* [GIVEN REQUEST]
Restate the records below word for word.

━━━ DATA

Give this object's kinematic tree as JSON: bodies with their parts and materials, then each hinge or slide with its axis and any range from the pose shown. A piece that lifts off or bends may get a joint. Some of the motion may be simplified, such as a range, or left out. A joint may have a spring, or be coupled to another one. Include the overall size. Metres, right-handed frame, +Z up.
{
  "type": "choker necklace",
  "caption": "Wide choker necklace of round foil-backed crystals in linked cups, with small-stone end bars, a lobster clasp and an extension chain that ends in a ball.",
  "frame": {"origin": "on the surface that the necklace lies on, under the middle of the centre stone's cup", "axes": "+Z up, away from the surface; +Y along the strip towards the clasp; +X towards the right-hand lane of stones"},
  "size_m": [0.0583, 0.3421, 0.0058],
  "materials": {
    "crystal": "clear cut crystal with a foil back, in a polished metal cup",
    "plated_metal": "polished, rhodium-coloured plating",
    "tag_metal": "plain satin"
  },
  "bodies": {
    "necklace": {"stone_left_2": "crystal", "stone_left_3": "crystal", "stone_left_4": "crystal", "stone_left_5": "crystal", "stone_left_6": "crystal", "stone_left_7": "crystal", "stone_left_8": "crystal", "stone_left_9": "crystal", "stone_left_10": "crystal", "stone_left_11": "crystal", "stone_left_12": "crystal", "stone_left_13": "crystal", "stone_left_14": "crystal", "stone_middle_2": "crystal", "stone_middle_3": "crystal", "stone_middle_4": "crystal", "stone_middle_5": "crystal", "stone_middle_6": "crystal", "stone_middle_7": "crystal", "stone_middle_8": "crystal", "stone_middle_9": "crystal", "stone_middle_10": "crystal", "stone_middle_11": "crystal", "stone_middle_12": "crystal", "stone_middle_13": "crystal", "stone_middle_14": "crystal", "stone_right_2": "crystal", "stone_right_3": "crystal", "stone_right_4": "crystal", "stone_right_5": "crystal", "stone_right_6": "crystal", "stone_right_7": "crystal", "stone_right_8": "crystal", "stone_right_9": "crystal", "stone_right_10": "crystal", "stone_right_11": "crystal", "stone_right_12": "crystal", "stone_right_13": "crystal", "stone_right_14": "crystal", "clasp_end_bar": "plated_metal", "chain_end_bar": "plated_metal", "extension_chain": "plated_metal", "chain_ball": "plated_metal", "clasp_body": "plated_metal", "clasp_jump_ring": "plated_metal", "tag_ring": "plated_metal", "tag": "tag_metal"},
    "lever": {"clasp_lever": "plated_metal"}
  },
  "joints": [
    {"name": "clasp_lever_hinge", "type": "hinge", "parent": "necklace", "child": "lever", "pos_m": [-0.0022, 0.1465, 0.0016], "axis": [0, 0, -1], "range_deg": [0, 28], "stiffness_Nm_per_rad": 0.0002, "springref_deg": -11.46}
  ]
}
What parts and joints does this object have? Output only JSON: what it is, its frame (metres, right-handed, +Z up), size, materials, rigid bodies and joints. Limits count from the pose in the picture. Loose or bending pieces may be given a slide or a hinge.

━━━━━━

* [TASK SOLUTION]
Give this object's kinematic tree as JSON: bodies with their parts and materials, then each hinge or slide with its axis and any range from the pose shown. A piece that lifts off or bends may get a joint. Some of the motion may be simplified, such as a range, or left out. A joint may have a spring, or be coupled to another one. Include the overall size. Metres, right-handed frame, +Z up.
{
  "type": "choker necklace",
  "caption": "Wide choker necklace of round foil-backed crystals in linked cups, with small-stone end bars, a lobster clasp and an extension chain that ends in a ball.",
  "frame": {"origin": "on the surface that the necklace lies on, under the middle of the centre stone's cup", "axes": "+Z up, away from the surface; +Y along the strip towards the clasp; +X towards the right-hand lane of stones"},
  "size_m": [0.0583, 0.3421, 0.0058],
  "materials": {
    "crystal": "clear cut crystal with a foil back, in a polished metal cup",
    "plated_metal": "polished, rhodium-coloured plating",
    "tag_metal": "plain satin"
  },
  "bodies": {
    "necklace": {"stone_left_2": "crystal", "stone_left_3": "crystal", "stone_left_4": "crystal", "stone_left_5": "crystal", "stone_left_6": "crystal", "stone_left_7": "crystal", "stone_left_8": "crystal", "stone_left_9": "crystal", "stone_left_10": "crystal", "stone_left_11": "crystal", "stone_left_12": "crystal", "stone_left_13": "crystal", "stone_left_14": "crystal", "stone_middle_2": "crystal", "stone_middle_3": "crystal", "stone_middle_4": "crystal", "stone_middle_5": "crystal", "stone_middle_6": "crystal", "stone_middle_7": "crystal", "stone_middle_8": "crystal", "stone_middle_9": "crystal", "stone_middle_10": "crystal", "stone_middle_11": "crystal", "stone_middle_12": "crystal", "stone_middle_13": "crystal", "stone_middle_14": "crystal", "stone_right_2": "crystal", "stone_right_3": "crystal", "stone_right_4": "crystal", "stone_right_5": "crystal", "stone_right_6": "crystal", "stone_right_7": "crystal", "stone_right_8": "crystal", "stone_right_9": "crystal", "stone_right_10": "crystal", "stone_right_11": "crystal", "stone_right_12": "crystal", "stone_right_13": "crystal", "stone_right_14": "crystal", "clasp_end_bar": "plated_metal", "chain_end_bar": "plated_metal", "extension_chain": "plated_metal", "chain_ball": "plated_metal", "clasp_body": "plated_metal", "clasp_jump_ring": "plated_metal", "tag_ring": "plated_metal", "tag": "tag_metal"},
    "lever": {"clasp_lever": "plated_metal"}
  },
  "joints": [
    {"name": "clasp_lever_hinge", "type": "hinge", "parent": "necklace", "child": "lever", "pos_m": [-0.0022, 0.1465, 0.0016], "axis": [0, 0, -1], "range_deg": [0, 28], "stiffness_Nm_per_rad": 0.0002, "springref_deg": -11.46}
  ]
}
What parts and joints does this object have? Output only JSON: what it is, its frame (metres, right-handed, +Z up), size, materials, rigid bodies and joints. Limits count from the pose in the picture. Loose or bending pieces may be given a slide or a hinge.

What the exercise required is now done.